-- begin Data for processing --

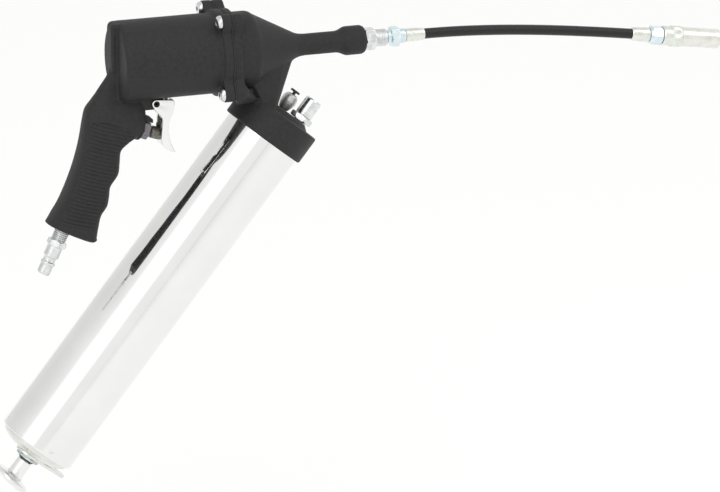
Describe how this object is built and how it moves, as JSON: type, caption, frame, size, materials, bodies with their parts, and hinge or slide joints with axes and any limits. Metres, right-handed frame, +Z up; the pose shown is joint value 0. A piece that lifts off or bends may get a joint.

-- end Data for processing --
-- begin Data for processing --

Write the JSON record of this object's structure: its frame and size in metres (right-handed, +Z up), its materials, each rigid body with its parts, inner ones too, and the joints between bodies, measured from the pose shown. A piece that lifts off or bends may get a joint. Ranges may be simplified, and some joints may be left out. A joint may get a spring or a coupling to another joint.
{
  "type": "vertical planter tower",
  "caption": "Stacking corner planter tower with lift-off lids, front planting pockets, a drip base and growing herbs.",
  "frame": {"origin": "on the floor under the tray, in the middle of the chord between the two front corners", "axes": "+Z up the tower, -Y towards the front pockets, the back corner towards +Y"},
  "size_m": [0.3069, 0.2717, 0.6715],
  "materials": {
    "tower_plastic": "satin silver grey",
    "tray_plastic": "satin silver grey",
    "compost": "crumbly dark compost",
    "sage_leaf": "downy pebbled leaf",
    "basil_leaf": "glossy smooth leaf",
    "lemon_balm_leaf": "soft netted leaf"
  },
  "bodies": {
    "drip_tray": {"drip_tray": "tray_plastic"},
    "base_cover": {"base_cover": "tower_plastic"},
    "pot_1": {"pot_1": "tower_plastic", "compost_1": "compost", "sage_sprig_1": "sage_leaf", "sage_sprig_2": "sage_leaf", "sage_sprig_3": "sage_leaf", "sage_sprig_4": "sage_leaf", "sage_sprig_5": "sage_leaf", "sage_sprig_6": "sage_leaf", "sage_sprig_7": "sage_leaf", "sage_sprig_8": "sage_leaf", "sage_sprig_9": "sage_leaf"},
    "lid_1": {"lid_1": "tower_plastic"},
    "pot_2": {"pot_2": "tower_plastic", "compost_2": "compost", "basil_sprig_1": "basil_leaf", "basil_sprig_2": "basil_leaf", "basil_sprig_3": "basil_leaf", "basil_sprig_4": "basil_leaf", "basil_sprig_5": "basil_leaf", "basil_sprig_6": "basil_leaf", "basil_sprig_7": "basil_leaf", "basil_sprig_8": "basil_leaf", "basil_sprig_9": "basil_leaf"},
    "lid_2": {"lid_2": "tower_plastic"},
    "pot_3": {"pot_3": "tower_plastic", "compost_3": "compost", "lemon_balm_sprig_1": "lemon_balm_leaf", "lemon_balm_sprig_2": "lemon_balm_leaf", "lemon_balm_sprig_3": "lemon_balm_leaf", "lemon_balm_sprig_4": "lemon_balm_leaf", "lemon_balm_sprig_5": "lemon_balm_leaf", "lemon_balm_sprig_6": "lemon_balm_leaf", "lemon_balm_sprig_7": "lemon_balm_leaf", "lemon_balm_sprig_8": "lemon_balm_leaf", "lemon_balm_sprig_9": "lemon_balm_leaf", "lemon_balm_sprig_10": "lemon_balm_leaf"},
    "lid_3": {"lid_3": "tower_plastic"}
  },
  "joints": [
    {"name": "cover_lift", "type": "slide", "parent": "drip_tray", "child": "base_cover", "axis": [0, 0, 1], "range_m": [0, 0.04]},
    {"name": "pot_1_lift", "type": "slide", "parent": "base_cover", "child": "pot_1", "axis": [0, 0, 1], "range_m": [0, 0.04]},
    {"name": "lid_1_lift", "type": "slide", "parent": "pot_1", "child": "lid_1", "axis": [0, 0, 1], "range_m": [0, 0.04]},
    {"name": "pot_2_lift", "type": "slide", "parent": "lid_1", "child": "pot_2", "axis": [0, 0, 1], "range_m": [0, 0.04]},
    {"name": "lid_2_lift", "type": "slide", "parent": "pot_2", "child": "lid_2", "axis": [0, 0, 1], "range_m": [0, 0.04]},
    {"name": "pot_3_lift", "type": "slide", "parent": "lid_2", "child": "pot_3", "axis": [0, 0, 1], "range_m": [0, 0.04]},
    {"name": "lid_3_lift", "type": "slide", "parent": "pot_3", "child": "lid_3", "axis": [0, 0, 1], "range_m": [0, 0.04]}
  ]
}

-- end Data for processing --
-- begin Data for processing --

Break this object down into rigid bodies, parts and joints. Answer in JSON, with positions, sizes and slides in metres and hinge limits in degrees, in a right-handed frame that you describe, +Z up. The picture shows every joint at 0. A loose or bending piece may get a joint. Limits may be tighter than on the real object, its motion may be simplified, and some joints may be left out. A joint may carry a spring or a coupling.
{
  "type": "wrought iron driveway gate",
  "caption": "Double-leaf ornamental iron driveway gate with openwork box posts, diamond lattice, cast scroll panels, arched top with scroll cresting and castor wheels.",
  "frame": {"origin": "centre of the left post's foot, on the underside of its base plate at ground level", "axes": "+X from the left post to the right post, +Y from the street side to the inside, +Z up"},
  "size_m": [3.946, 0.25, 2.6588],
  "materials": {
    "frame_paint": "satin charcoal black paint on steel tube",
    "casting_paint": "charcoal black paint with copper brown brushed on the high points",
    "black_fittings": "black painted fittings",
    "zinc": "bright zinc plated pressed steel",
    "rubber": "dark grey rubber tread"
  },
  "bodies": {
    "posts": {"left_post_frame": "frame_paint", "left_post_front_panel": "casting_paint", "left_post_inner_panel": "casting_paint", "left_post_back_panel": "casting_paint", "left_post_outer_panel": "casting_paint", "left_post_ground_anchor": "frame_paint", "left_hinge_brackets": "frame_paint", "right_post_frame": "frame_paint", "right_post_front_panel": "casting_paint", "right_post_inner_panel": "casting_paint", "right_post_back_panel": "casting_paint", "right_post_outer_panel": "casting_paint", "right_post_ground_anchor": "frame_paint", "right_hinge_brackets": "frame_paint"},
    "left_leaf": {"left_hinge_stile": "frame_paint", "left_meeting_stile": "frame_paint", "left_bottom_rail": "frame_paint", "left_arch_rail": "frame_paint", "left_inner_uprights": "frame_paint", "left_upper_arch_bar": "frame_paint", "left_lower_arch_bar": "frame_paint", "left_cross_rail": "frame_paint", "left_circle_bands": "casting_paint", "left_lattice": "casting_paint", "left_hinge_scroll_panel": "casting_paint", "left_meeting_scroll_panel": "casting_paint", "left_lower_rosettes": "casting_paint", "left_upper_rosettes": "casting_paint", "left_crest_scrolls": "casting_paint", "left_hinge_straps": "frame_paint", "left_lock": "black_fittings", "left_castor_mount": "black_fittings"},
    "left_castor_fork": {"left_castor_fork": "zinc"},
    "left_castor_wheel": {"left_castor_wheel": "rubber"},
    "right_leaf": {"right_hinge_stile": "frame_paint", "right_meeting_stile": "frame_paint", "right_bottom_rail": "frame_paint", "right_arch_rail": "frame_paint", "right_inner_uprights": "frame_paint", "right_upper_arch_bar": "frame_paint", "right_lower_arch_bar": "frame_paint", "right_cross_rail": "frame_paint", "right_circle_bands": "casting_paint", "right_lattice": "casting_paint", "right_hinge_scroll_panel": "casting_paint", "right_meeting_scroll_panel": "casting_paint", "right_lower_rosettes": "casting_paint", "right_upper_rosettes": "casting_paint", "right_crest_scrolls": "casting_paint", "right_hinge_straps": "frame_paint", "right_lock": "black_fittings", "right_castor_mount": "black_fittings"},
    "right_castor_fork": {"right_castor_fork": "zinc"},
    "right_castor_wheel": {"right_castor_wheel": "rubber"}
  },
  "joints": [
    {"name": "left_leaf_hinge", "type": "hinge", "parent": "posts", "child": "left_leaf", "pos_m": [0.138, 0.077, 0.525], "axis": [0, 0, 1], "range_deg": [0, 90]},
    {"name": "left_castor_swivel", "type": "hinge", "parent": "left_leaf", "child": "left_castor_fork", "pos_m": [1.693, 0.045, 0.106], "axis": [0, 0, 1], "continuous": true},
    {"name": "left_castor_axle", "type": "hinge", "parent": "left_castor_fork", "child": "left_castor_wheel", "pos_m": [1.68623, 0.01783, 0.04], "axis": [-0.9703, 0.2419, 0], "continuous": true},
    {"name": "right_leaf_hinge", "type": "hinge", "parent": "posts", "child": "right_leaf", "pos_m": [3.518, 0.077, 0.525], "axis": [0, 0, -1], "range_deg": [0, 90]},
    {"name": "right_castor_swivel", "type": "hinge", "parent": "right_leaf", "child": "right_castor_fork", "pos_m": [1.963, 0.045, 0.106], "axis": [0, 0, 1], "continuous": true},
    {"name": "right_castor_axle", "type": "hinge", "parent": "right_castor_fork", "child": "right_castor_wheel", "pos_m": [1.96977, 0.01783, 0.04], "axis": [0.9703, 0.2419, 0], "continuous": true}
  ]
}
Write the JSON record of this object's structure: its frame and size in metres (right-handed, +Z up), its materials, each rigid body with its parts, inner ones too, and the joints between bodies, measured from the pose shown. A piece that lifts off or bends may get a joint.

-- end Data for processing --

> Task description: Copy each line of the records containing the string "JSON".

> Result of this exercise:
Describe how this object is built and how it moves, as JSON: type, caption, frame, size, materials, bodies with their parts, and hinge or slide joints with axes and any limits. Metres, right-handed frame, +Z up; the pose shown is joint value 0. A piece that lifts off or bends may get a joint.
Write the JSON record of this object's structure: its frame and size in metres (right-handed, +Z up), its materials, each rigid body with its parts, inner ones too, and the joints between bodies, measured from the pose shown. A piece that lifts off or bends may get a joint. Ranges may be simplified, and some joints may be left out. A joint may get a spring or a coupling to another joint.
Break this object down into rigid bodies, parts and joints. Answer in JSON, with positions, sizes and slides in metres and hinge limits in degrees, in a right-handed frame that you describe, +Z up. The picture shows every joint at 0. A loose or bending piece may get a joint. Limits may be tighter than on the real object, its motion may be simplified, and some joints may be left out. A joint may carry a spring or a coupling.
Write the JSON record of this object's structure: its frame and size in metres (right-handed, +Z up), its materials, each rigid body with its parts, inner ones too, and the joints between bodies, measured from the pose shown. A piece that lifts off or bends may get a joint.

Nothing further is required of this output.